--- Direction ---
Retype everything from the line that contains "bpy.context.view_layer.update()" down to the line that contains "CAMERA_REACH = 50.0", inclusive, without altering or adding anything.

-------- Data lines

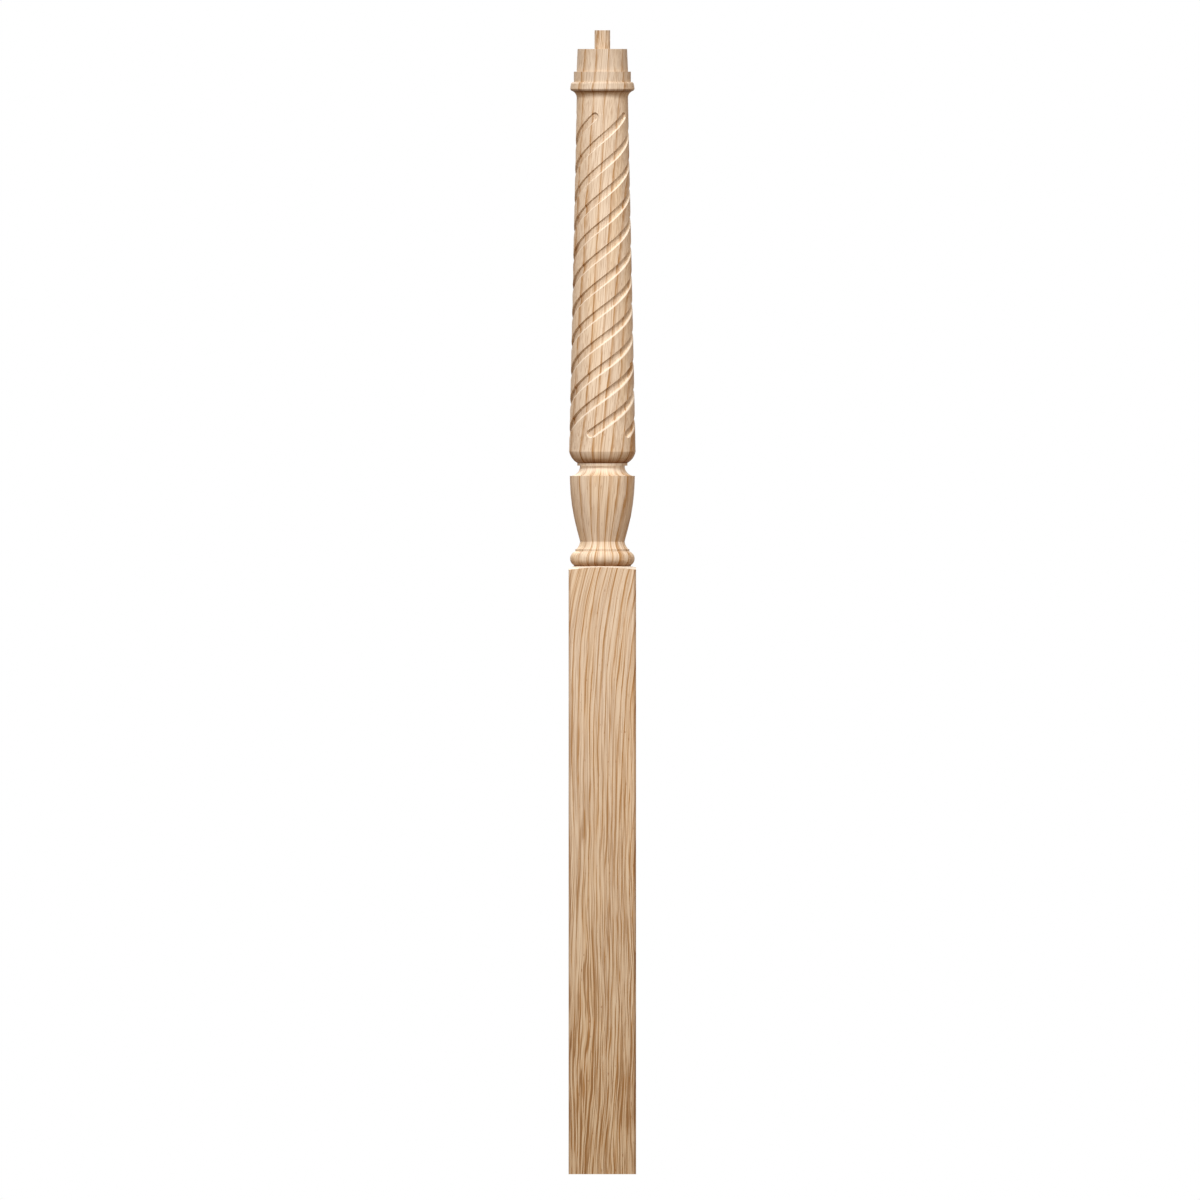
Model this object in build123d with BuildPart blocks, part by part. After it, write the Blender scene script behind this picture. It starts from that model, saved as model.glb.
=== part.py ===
from build123d import *
import os
from math import atan, cos, degrees, radians, sin, sqrt, tan

# Landing newel post turned from one square blank, with a spiral-fluted shaft and a pin top.
# The post stands on its square foot. The origin is the centre of that foot, +Z runs up the post
# and the face that is seen from the front looks along -Y. All sizes are in millimetres.

# Square block at the foot, left at the size of the blank
stock_width = 82.55
block_height = 743.9
corner_easing = 1.5
shoulder_slope = 10.0

# Bead above the block, with the quirk below it and the fillet above it
quirk_radius = 34.9
bead_round = 9.45
bead_reach = 39.5
bead_fillet_radius = 33.1
bead_fillet_height = 2.6

# Urn, from its waist up to its rim
waist_cove_height = 9.2
waist_cove_hollow = 0.8
waist_cove_foot_radius = 31.9
waist_radius = 27.2
urn_tail_height = 16.4
urn_tail_radius = 31.5
urn_belly_height = 56.4
urn_belly_radius = 39.6
urn_rim_height = 7.7
urn_rim_radius = 39.8
urn_rim_land = 0.5

# Neck between the urn and the shaft
neck_radius = 27.4
neck_height = 0.6
neck_ring_radius = 30.7
neck_ring_height = 3.3

# Tapered shaft, with the rounded ovolo at its foot
ovolo_height = 14.0
ovolo_swell = 1.9
shaft_height = 432.6
shaft_foot_radius = 40.7
shaft_top_radius = 31.4

# Collar, band, spigot and pin that carry the handrail fitting
collar_cove_height = 9.1
collar_foot_radius = 38.2
collar_lip_height = 2.2
collar_radius = 39.5
collar_face_height = 6.5
collar_face_top_radius = 38.4
collar_crown_height = 1.7
collar_crown_radius = 37.0
band_height = 12.8
band_radius = 34.9
spigot_height = 27.8
spigot_foot_radius = 31.5
spigot_top_radius = 30.3
pin_height = 22.9
pin_radius = 9.525

# Spiral flutes: a steep upper wall, a flat floor and a hollow lower wall with an eased lip.
# Widths are measured square to the flute, from its middle line.
flute_count = 5
flute_lead = 175.6
flute_upper_width = 5.1
flute_floor_upper_width = 3.5
flute_floor_lower_width = 0.7
flute_hollow_radius = 5.0
flute_hollow_angle = 60.0
flute_hollow_flats = 2
flute_lip_width = 2.0
flute_lip_height = 0.6
flute_depth_foot = 3.1
flute_depth_top = 2.5
flute_end_allowance = 0.15
flute_start_height = 22.0
flute_rise = 388.2
flute_start_angle = -111.3

# Heights of the turned members, each standing on the one below
quirk_height = bead_round - sqrt(bead_round**2 - (quirk_radius - bead_reach + bead_round) ** 2)
bead_centre_radius = bead_reach - bead_round
bead_centre_z = block_height + bead_round
bead_top_z = bead_centre_z + sqrt(bead_round**2 - (bead_fillet_radius - bead_centre_radius) ** 2)
bead_fillet_top_z = bead_top_z + bead_fillet_height
waist_z = bead_fillet_top_z + waist_cove_height
urn_tail_z = waist_z + urn_tail_height
urn_belly_z = urn_tail_z + urn_belly_height
urn_rim_z = urn_belly_z + urn_rim_height
neck_cove_radius = urn_rim_radius - urn_rim_land - neck_radius
neck_z = urn_rim_z + neck_cove_radius
neck_ring_z = neck_z + neck_height
ovolo_z = neck_ring_z + neck_ring_height
shaft_z = ovolo_z + ovolo_height
shaft_top_z = shaft_z + shaft_height
collar_z = shaft_top_z + collar_cove_height
collar_face_z = collar_z + collar_lip_height
collar_face_top_z = collar_face_z + collar_face_height
band_z = collar_face_top_z + collar_crown_height
spigot_z = band_z + band_height
spigot_top_z = spigot_z + spigot_height
post_height = spigot_top_z + pin_height

# The turning passes outside the corners of the blank along the block
clear_radius = 0.75 * stock_width
shoulder_drop = (clear_radius - quirk_radius) * tan(radians(shoulder_slope))

# Path of the middle of a flute's floor, at its lower and upper ends
shaft_taper = (shaft_foot_radius - shaft_top_radius) / shaft_height
flute_start_z = shaft_z + flute_start_height
flute_start_surface = shaft_foot_radius - shaft_taper * flute_start_height
flute_end_surface = flute_start_surface - shaft_taper * flute_rise
flute_start_radius = flute_start_surface - flute_depth_foot
flute_end_radius = flute_end_surface - flute_depth_top
flute_cone_angle = degrees(atan((flute_end_radius - flute_start_radius) / flute_rise))

# Both sides of a flute, as (height above its floor, distance from its middle line).
# The hollow is made of narrow flats, which follow its arc to under 0.2 mm.
cutter_height = 2 * flute_depth_foot
upper_side = [
    (0, flute_floor_upper_width),
    (flute_depth_foot, flute_upper_width),
    (cutter_height, flute_upper_width),
]
lower_side = []
for flat in range(flute_hollow_flats + 1):
    turn = radians(flute_hollow_angle * flat / flute_hollow_flats)
    hollow_height = flute_hollow_radius * (1 - cos(turn))
    lower_side.append((hollow_height, flute_floor_lower_width + flute_hollow_radius * sin(turn)))
lip_height, lip_foot_width = lower_side[-1]
lower_side.append((lip_height + flute_lip_height, lip_foot_width + flute_lip_width))
lower_side.append((cutter_height, lip_foot_width + flute_lip_width))

# The round ends stand just clear of the swept faces
end_side = [(height - flute_end_allowance, width + flute_end_allowance) for height, width in upper_side]

with BuildPart() as flute_cutter:
    with BuildLine() as cutter_path:
        Helix(
            pitch=flute_lead,
            height=flute_rise,
            radius=flute_start_radius,
            center=(0, 0, flute_start_z),
            cone_angle=flute_cone_angle,
        )
    start_point = cutter_path.line @ 0
    end_point = cutter_path.line @ 1
    start_plane = Plane(start_point, (start_point.X, start_point.Y, 0), cutter_path.line % 0)
    end_plane = Plane(end_point, (end_point.X, end_point.Y, 0), cutter_path.line % 1)
    with BuildSketch(start_plane):
        with BuildLine():
            mirrored_upper_side = [(height, -width) for height, width in reversed(upper_side)]
            Polyline(*mirrored_upper_side, *lower_side, close=True)
        make_face()
    sweep(path=cutter_path.line, is_frenet=True)

    # Each end is closed by the upper side, turned about the line square to the post
    for plane in (start_plane, end_plane):
        with BuildSketch(plane):
            with BuildLine():
                Polyline((cutter_height, 0), (-flute_end_allowance, 0), *end_side, close=True)
            make_face()
        revolve(axis=Axis(plane.origin, plane.x_dir))

with BuildPart() as newel_post:
    # The square blank, with its long corners eased
    with BuildSketch():
        RectangleRounded(stock_width, stock_width, corner_easing)
    extrude(amount=post_height)

    # What the lathe leaves, from the block's shoulder up to the pin
    with BuildSketch(Plane.XZ) as turning:
        with BuildLine():
            Polyline(
                (0, post_height),
                (0, 0),
                (clear_radius, 0),
                (clear_radius, block_height - shoulder_drop),
                (quirk_radius, block_height),
                (quirk_radius, block_height + quirk_height),
            )
            ThreePointArc(
                (quirk_radius, block_height + quirk_height),
                (bead_reach, bead_centre_z),
                (bead_fillet_radius, bead_top_z),
            )
            Polyline(
                (bead_fillet_radius, bead_top_z),
                (bead_fillet_radius, bead_fillet_top_z),
                (waist_cove_foot_radius, bead_fillet_top_z),
            )
            SagittaArc(
                (waist_cove_foot_radius, bead_fillet_top_z),
                (waist_radius, waist_z),
                waist_cove_hollow,
            )
            rim = Line((urn_rim_radius, urn_rim_z), (urn_belly_radius, urn_belly_z))
            belly = TangentArc(rim @ 1, (urn_tail_radius, urn_tail_z), tangent=rim % 1)
            TangentArc(belly @ 1, (waist_radius, waist_z), tangent=belly % 1)
            Line(rim @ 0, (urn_rim_radius - urn_rim_land, urn_rim_z))
            JernArc(
                start=(urn_rim_radius - urn_rim_land, urn_rim_z),
                tangent=(-1, 0),
                radius=neck_cove_radius,
                arc_size=-90,
            )
            Polyline(
                (neck_radius, neck_z),
                (neck_radius, neck_ring_z),
                (neck_ring_radius, neck_ring_z),
                (neck_ring_radius, ovolo_z),
            )
            SagittaArc(
                (neck_ring_radius, ovolo_z),
                (shaft_foot_radius, shaft_z),
                -ovolo_swell,
            )
            shaft = Line((shaft_foot_radius, shaft_z), (shaft_top_radius, shaft_top_z))
            TangentArc(shaft @ 1, (collar_foot_radius, collar_z), tangent=shaft % 1)
            Polyline(
                (collar_foot_radius, collar_z),
                (collar_radius, collar_face_z),
                (collar_face_top_radius, collar_face_top_z),
                (collar_crown_radius, band_z),
                (band_radius, band_z),
                (band_radius, spigot_z),
                (spigot_foot_radius, spigot_z),
            )
            Line((spigot_foot_radius, spigot_z), (spigot_top_radius, spigot_top_z))
            Polyline(
                (spigot_top_radius, spigot_top_z),
                (pin_radius, spigot_top_z),
                (pin_radius, post_height),
                (0, post_height),
            )
        make_face()
    revolve(axis=Axis.Z, mode=Mode.INTERSECT)

    # The spiral flutes
    with PolarLocations(0, flute_count, start_angle=flute_start_angle):
        add(flute_cutter.part, mode=Mode.SUBTRACT)

newel_post.part.label = "newel_post"

os.makedirs("parts", exist_ok=True)
export_step(newel_post.part, "parts/newel_post.step")
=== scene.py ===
"""Looks of the landing newel post: bare oak, a pale floor and soft studio light."""

import math

import bpy
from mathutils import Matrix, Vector


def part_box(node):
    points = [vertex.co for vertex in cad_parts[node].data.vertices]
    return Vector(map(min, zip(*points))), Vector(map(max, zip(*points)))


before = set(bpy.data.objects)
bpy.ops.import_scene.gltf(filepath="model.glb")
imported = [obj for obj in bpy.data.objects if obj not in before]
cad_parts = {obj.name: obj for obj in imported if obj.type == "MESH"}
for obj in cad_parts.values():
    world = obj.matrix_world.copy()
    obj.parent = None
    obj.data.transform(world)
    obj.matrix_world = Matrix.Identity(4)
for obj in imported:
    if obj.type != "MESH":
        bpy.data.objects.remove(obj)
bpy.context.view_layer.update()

MM = 0.001

# The photograph's framing: a level, distant camera, seen as parallel projection
IMAGE_PIXELS = 1200
POST_PIXELS = 1143.95
AXIS_PIXEL_X = 602.35
FOOT_PIXEL_Y = 1174.2
CAMERA_DISTANCE = 6.0
CAMERA_REACH = 50.0

# Heights on the post, in its own frame
BLOCK_TOP = 743.9 * MM
NECK_COVE = (856.0 * MM, 863.0 * MM)
NECK_RING_TOP = (870.0 * MM, 870.4 * MM)
SHAFT_FOOT = 884.4 * MM
SHAFT_TOP = 1317.0 * MM
COLLAR_FOOT = 1326.0 * MM
PIN_FOOT = 1377.1 * MM
PIN_FADE = 1.0 * MM

# The shaft between its flutes, the drum that the turned part's grain is laid out on, and how far up
# a face looks before it is left off the drum
SHAFT_FOOT_RADIUS = 40.7 * MM
SHAFT_TAPER = -9.3 / 432.6
DRUM_RADIUS = 37 * MM
SMALLEST_SQUARE = 0.000001
FACES_UP = 0.9

# Colours of the wood, and of its painted shade and painted highlights. A tint multiplies what is below it.
STRAW = (0.790, 0.655, 0.505, 1)
PALE = (0.900, 0.790, 0.640, 1)
# Pale tone of the turned part, and also the colour of the painted highlights on the flutes' lips and of the
# painted light on the neck and shoulder
PALE_TONE_AND_HIGHLIGHT = (0.930, 0.870, 0.770, 1)
WARM_TINT = (1.000, 0.930, 0.810, 1)
BAND_BROWN = (0.490, 0.275, 0.108, 1)
PORE_BROWN = (0.380, 0.170, 0.060, 1)
LINE_BROWN = (0.400, 0.230, 0.105, 1)
# Colour of the painted shade at the block's corners, deep in the flutes and in the creases
PAINTED_SHADE_TINT = (0.450, 0.310, 0.190, 1)
FOOT_TINT = (0.860, 0.830, 0.740, 1)
TOP_TINT = (0.900, 0.910, 0.930, 1)

# Rates of the noise in turns a metre, across and along the post
SLOW_WAVES = (14, 3)
QUICK_WAVES = (45, 11)
BROAD_FIBRES = (300, 6)
COARSE_FIBRES = (1150, 11)
FINE_FIBRES = (2100, 30)
PORE_DASHES = (900, 110)
WARM_PATCHES = (60, 5)
SMOOTH_DETAIL = 2.0

# How far the waves and the two flame figures near the foot move the grain, and where those figures are
SLOW_SWAY = 12 * MM
QUICK_SWAY = 6 * MM
OPENING_PLACE = -21.7 * MM
OPENING_WIDTH = 10 * MM
OPENING_SWAY = 6 * MM
OPENING_MIDDLE = 140 * MM
OPENING_TOP = 400 * MM
CLOSING_PLACE = 12.2 * MM
CLOSING_WIDTH = 8 * MM
CLOSING_SWAY = 4 * MM
CLOSING_TOP = 110 * MM

# The pith outside the blank, the swirl under the shoulder and the lean above it. A pair whose name
# ends in PARTS holds a value for the turned part and one for the block.
PITH_DISTANCE = 120 * MM
PITH_DEPTH = 20 * MM
DEPTH_SHARE_PARTS = (0.4, 1.0)
FLOW_START = 112 * MM
SWIRL_FADE = 80 * MM
SWIRL_DEPTHS = (-42 * MM, 10 * MM)
SWIRL_SWAYS = (20 * MM, 5 * MM)
LEAN = 0.05

# Growth bands: their spacing, which grows with height, their uneven places and strengths, and the
# section of each, made of a soft halo and a dark core
BAND_SPACING = 3.6 * MM
SPACING_GROWTH = 3.2 * MM
GROWTH_POWER = 1.5
SPACING_GROWTH_ABOVE = 0.006
TURNED_SPACING = 3.0 * MM
UNEVEN_RATES = (0.8, 2, 8)
UNEVEN_SHIFT = 0.9
BAND_STRENGTHS = (0.75, 1.10)
FADING_RATES = (3.7, 9, 20)
FADING_NOISE = (-0.2, 0.15)
FADING_SHARES = (0.55, 1.0)
HALO_START = 1.0 * MM
HALO_END_PARTS = (4.8 * MM, 3.3 * MM)
HALO_SHARE_PARTS = (1.0, 0.45)
CORE_SECTION = (0.6 * MM, 1.8 * MM)
CORE_SHARE_PARTS = (0.70, 1.05)
BAND_EDGE = (-0.5 * MM, 0.5 * MM)

# Fibre lines and pores: shares of the noise, and where in it they start and end
BROAD_SHARE = 0.20
FINE_SHARE = 0.8
DARK_FIBRES = (-0.03, -0.17)
PALE_FIBRES = (0.03, 0.17)
FIBRE_FADE_TOP = 700 * MM
FIBRES_AT_TOP = 0.42
FIBRES_ON_PIN = 0.5
PORE_NOISE = (0.26, 0.31)
PORE_BANDS = (0.0, 0.5)
PORE_SHARES = (0.5, 1.0)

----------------

--- Final result ---
bpy.context.view_layer.update()

MM = 0.001

# The photograph's framing: a level, distant camera, seen as parallel projection
IMAGE_PIXELS = 1200
POST_PIXELS = 1143.95
AXIS_PIXEL_X = 602.35
FOOT_PIXEL_Y = 1174.2
CAMERA_DISTANCE = 6.0
CAMERA_REACH = 50.0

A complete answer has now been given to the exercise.